Lalu Nur Cholis ditunjuk menggantikan Muhammadiyah Amin yang sedang sakit.
"Pertama, setelah Pak Eusabius Binsasi pensiun pada bulan Juni 2019 yang lalu, kemudian Pak Menag waktu itu menugasi atau memerintahkan kepada Dirjen Bimas Islam untuk menjadi Plt. Ini tentu pertimbangannya karena ruang kerja Ditjen Bimas Islam dengan Ditjen Bimas Katolik itu hanya beda tangga. Jadi untuk memudahkan koordinasi," katanya di Ruang Rapat Komisi VIII DPR, Senayan, Jakarta.
"Ketika awal Januari kemudian kami dipanggil oleh pimpinan, oleh Pak Menteri untuk memberikan pendapat, untuk meringankan kira-kira begitulah, tugas dari Dirjen Bimas Islam, karena satu dan lain hal sedang menderita sakit," lanjutnya.
Sesuai peraturan PP Nomor 11 Tahun 2017 dan Surat Edaran Kepala BKN, Nur Cholis menjelaskan eselon I di bawahnya diperbolehkan untuk menjabat sebagai Plt.

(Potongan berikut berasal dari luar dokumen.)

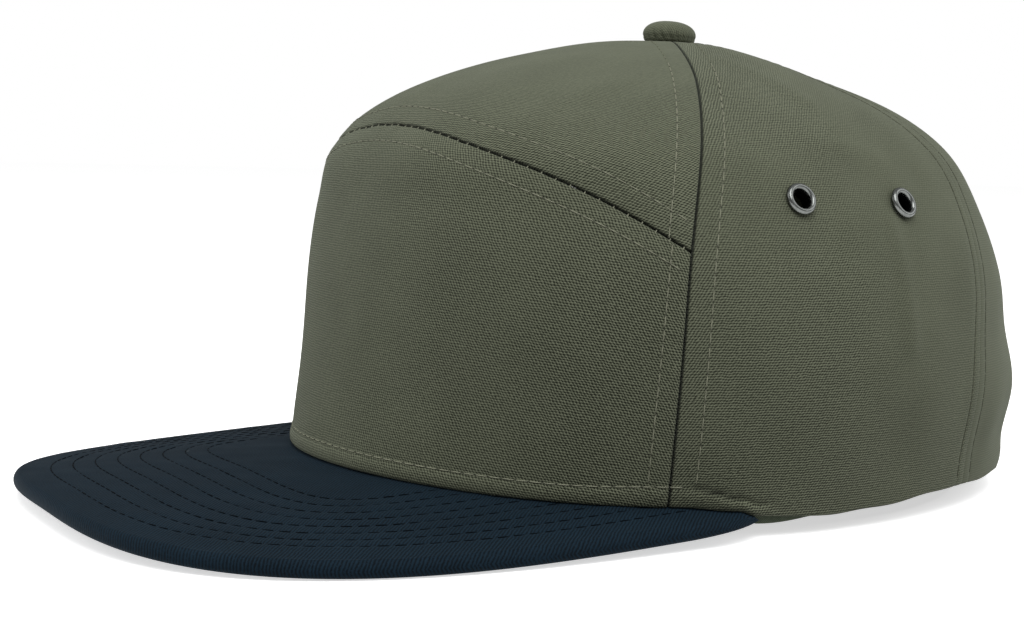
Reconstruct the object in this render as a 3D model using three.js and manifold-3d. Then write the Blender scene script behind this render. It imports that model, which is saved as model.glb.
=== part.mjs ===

Selain itu, ia menyebut tiga pejabat eselon 2 di Ditjen Bimas Katolik tidak mungkin menjadi Plt lantaran sudah mengisi jabatan Pejabat Pembuat Komitmen (PPK)
Lebih lanjut, Nur Cholis mengatakan penunjukan dirinya sebagai Plt Dirjen Bimas Katolik karena dianggap posisinya sebagai Sekjen Kemenag bisa lebih fleksibel.
Baca: Seleksi Petugas Haji Kemenag Diikuti Lebih 7 Ribu Pendaftar
Kata dia, penunjukannya sebagai Plt hanya dengan surat perintah, bukan SK.
"Dari pertimbangan itulah yang saya sampaikan sebagai feeding kepada pimpinan kami Pak Menteri Agama ketika kemudian surat tugas atau istilahnya surat perintah, bukan SK, surat perintah pada Sekjen untuk melaksanakan tugas sebagai Plt Dirjen Bimas Katolik," pungkasnya.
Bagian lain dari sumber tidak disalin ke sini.